» **GIVEN ENTRIES**

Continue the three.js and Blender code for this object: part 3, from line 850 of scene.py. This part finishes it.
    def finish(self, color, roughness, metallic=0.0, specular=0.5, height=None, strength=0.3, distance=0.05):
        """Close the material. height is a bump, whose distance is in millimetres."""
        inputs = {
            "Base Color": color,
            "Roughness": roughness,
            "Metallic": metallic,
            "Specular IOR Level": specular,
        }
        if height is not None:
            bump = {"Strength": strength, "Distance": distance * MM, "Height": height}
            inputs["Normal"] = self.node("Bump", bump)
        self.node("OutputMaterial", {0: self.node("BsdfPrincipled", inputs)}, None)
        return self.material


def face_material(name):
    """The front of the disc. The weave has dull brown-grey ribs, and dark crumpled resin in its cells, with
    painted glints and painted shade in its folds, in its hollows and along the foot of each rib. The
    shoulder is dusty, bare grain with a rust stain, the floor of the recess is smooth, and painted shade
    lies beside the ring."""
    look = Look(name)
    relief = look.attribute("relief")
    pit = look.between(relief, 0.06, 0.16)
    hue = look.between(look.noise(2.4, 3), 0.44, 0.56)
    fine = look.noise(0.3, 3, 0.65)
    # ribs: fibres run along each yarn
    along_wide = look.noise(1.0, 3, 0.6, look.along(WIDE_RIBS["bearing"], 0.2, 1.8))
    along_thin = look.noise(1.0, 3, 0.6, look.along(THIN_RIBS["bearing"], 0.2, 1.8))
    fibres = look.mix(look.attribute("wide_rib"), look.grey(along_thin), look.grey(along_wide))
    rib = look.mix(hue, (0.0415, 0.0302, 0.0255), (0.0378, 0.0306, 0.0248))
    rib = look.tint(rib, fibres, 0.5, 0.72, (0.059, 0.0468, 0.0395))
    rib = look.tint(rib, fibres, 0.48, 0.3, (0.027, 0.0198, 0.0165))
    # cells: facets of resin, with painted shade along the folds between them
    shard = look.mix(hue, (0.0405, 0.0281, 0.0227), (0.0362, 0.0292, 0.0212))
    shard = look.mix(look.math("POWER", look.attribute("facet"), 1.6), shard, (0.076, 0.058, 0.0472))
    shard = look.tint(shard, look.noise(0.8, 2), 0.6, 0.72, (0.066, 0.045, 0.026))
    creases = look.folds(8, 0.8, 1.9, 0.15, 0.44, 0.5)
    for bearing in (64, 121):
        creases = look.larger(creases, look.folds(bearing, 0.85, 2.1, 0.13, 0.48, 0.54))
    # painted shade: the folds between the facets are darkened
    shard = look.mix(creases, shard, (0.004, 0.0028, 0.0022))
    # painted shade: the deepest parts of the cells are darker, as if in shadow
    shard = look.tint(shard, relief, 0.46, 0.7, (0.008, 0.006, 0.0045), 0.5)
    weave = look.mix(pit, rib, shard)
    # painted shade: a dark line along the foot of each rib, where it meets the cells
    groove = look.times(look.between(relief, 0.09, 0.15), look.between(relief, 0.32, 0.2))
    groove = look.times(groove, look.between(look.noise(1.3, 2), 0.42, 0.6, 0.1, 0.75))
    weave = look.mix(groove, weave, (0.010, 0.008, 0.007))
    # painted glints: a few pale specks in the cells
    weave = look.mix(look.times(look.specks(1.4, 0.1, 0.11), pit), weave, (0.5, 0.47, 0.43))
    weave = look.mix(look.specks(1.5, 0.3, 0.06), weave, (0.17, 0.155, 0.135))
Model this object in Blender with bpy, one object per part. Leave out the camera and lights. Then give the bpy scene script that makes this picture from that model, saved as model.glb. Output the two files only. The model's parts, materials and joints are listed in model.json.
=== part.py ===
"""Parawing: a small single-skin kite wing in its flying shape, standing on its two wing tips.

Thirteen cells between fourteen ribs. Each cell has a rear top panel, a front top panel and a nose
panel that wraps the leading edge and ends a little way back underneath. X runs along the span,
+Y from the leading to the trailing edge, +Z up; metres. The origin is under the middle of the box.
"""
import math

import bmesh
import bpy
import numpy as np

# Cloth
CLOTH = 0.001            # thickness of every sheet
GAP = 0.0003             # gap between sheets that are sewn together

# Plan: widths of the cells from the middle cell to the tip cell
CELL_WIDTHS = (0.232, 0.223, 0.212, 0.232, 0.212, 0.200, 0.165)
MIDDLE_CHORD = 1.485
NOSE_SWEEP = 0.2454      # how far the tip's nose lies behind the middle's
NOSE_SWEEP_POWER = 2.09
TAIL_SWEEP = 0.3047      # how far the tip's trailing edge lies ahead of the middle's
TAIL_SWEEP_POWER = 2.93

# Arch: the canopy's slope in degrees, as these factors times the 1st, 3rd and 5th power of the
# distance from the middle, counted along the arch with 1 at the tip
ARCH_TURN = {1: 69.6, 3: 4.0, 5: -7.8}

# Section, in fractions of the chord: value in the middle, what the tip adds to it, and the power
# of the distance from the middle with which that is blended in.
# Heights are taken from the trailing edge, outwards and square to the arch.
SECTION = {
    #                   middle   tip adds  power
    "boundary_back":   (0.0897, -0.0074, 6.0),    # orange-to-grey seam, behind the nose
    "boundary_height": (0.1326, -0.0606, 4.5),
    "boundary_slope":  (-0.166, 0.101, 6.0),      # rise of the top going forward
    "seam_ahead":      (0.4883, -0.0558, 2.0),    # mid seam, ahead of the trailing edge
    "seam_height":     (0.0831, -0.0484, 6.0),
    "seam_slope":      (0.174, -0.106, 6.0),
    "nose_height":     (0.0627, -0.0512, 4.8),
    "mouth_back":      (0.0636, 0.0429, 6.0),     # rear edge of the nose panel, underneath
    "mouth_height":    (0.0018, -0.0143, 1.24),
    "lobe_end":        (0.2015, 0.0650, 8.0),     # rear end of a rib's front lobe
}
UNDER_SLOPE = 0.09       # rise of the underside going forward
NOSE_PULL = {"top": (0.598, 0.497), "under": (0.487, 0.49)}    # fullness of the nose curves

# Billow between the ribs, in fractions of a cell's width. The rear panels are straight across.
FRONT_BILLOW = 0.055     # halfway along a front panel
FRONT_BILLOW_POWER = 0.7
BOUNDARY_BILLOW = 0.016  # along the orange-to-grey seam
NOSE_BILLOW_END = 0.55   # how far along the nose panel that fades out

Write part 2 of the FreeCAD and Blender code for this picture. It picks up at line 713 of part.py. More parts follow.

» **WORK INSTRUCTIONS**
Print all of the entries exactly as they appear.

» **OUTPUT FOR THIS EXERCISE**
Continue the three.js and Blender code for this object: part 3, from line 850 of scene.py. This part finishes it.
    def finish(self, color, roughness, metallic=0.0, specular=0.5, height=None, strength=0.3, distance=0.05):
        """Close the material. height is a bump, whose distance is in millimetres."""
        inputs = {
            "Base Color": color,
            "Roughness": roughness,
            "Metallic": metallic,
            "Specular IOR Level": specular,
        }
        if height is not None:
            bump = {"Strength": strength, "Distance": distance * MM, "Height": height}
            inputs["Normal"] = self.node("Bump", bump)
        self.node("OutputMaterial", {0: self.node("BsdfPrincipled", inputs)}, None)
        return self.material


def face_material(name):
    """The front of the disc. The weave has dull brown-grey ribs, and dark crumpled resin in its cells, with
    painted glints and painted shade in its folds, in its hollows and along the foot of each rib. The
    shoulder is dusty, bare grain with a rust stain, the floor of the recess is smooth, and painted shade
    lies beside the ring."""
    look = Look(name)
    relief = look.attribute("relief")
    pit = look.between(relief, 0.06, 0.16)
    hue = look.between(look.noise(2.4, 3), 0.44, 0.56)
    fine = look.noise(0.3, 3, 0.65)
    # ribs: fibres run along each yarn
    along_wide = look.noise(1.0, 3, 0.6, look.along(WIDE_RIBS["bearing"], 0.2, 1.8))
    along_thin = look.noise(1.0, 3, 0.6, look.along(THIN_RIBS["bearing"], 0.2, 1.8))
    fibres = look.mix(look.attribute("wide_rib"), look.grey(along_thin), look.grey(along_wide))
    rib = look.mix(hue, (0.0415, 0.0302, 0.0255), (0.0378, 0.0306, 0.0248))
    rib = look.tint(rib, fibres, 0.5, 0.72, (0.059, 0.0468, 0.0395))
    rib = look.tint(rib, fibres, 0.48, 0.3, (0.027, 0.0198, 0.0165))
    # cells: facets of resin, with painted shade along the folds between them
    shard = look.mix(hue, (0.0405, 0.0281, 0.0227), (0.0362, 0.0292, 0.0212))
    shard = look.mix(look.math("POWER", look.attribute("facet"), 1.6), shard, (0.076, 0.058, 0.0472))
    shard = look.tint(shard, look.noise(0.8, 2), 0.6, 0.72, (0.066, 0.045, 0.026))
    creases = look.folds(8, 0.8, 1.9, 0.15, 0.44, 0.5)
    for bearing in (64, 121):
        creases = look.larger(creases, look.folds(bearing, 0.85, 2.1, 0.13, 0.48, 0.54))
    # painted shade: the folds between the facets are darkened
    shard = look.mix(creases, shard, (0.004, 0.0028, 0.0022))
    # painted shade: the deepest parts of the cells are darker, as if in shadow
    shard = look.tint(shard, relief, 0.46, 0.7, (0.008, 0.006, 0.0045), 0.5)
    weave = look.mix(pit, rib, shard)
    # painted shade: a dark line along the foot of each rib, where it meets the cells
    groove = look.times(look.between(relief, 0.09, 0.15), look.between(relief, 0.32, 0.2))
    groove = look.times(groove, look.between(look.noise(1.3, 2), 0.42, 0.6, 0.1, 0.75))
    weave = look.mix(groove, weave, (0.010, 0.008, 0.007))
    # painted glints: a few pale specks in the cells
    weave = look.mix(look.times(look.specks(1.4, 0.1, 0.11), pit), weave, (0.5, 0.47, 0.43))
    weave = look.mix(look.specks(1.5, 0.3, 0.06), weave, (0.17, 0.155, 0.135))
Model this object in Blender with bpy, one object per part. Leave out the camera and lights. Then give the bpy scene script that makes this picture from that model, saved as model.glb. Output the two files only. The model's parts, materials and joints are listed in model.json.
=== part.py ===
"""Parawing: a small single-skin kite wing in its flying shape, standing on its two wing tips.

Thirteen cells between fourteen ribs. Each cell has a rear top panel, a front top panel and a nose
panel that wraps the leading edge and ends a little way back underneath. X runs along the span,
+Y from the leading to the trailing edge, +Z up; metres. The origin is under the middle of the box.
"""
import math

import bmesh
import bpy
import numpy as np

# Cloth
CLOTH = 0.001            # thickness of every sheet
GAP = 0.0003             # gap between sheets that are sewn together

# Plan: widths of the cells from the middle cell to the tip cell
CELL_WIDTHS = (0.232, 0.223, 0.212, 0.232, 0.212, 0.200, 0.165)
MIDDLE_CHORD = 1.485
NOSE_SWEEP = 0.2454      # how far the tip's nose lies behind the middle's
NOSE_SWEEP_POWER = 2.09
TAIL_SWEEP = 0.3047      # how far the tip's trailing edge lies ahead of the middle's
TAIL_SWEEP_POWER = 2.93

# Arch: the canopy's slope in degrees, as these factors times the 1st, 3rd and 5th power of the
# distance from the middle, counted along the arch with 1 at the tip
ARCH_TURN = {1: 69.6, 3: 4.0, 5: -7.8}

# Section, in fractions of the chord: value in the middle, what the tip adds to it, and the power
# of the distance from the middle with which that is blended in.
# Heights are taken from the trailing edge, outwards and square to the arch.
SECTION = {
    #                   middle   tip adds  power
    "boundary_back":   (0.0897, -0.0074, 6.0),    # orange-to-grey seam, behind the nose
    "boundary_height": (0.1326, -0.0606, 4.5),
    "boundary_slope":  (-0.166, 0.101, 6.0),      # rise of the top going forward
    "seam_ahead":      (0.4883, -0.0558, 2.0),    # mid seam, ahead of the trailing edge
    "seam_height":     (0.0831, -0.0484, 6.0),
    "seam_slope":      (0.174, -0.106, 6.0),
    "nose_height":     (0.0627, -0.0512, 4.8),
    "mouth_back":      (0.0636, 0.0429, 6.0),     # rear edge of the nose panel, underneath
    "mouth_height":    (0.0018, -0.0143, 1.24),
    "lobe_end":        (0.2015, 0.0650, 8.0),     # rear end of a rib's front lobe
}
UNDER_SLOPE = 0.09       # rise of the underside going forward
NOSE_PULL = {"top": (0.598, 0.497), "under": (0.487, 0.49)}    # fullness of the nose curves

# Billow between the ribs, in fractions of a cell's width. The rear panels are straight across.
FRONT_BILLOW = 0.055     # halfway along a front panel
FRONT_BILLOW_POWER = 0.7
BOUNDARY_BILLOW = 0.016  # along the orange-to-grey seam
NOSE_BILLOW_END = 0.55   # how far along the nose panel that fades out

Write part 2 of the FreeCAD and Blender code for this picture. It picks up at line 713 of part.py. More parts follow.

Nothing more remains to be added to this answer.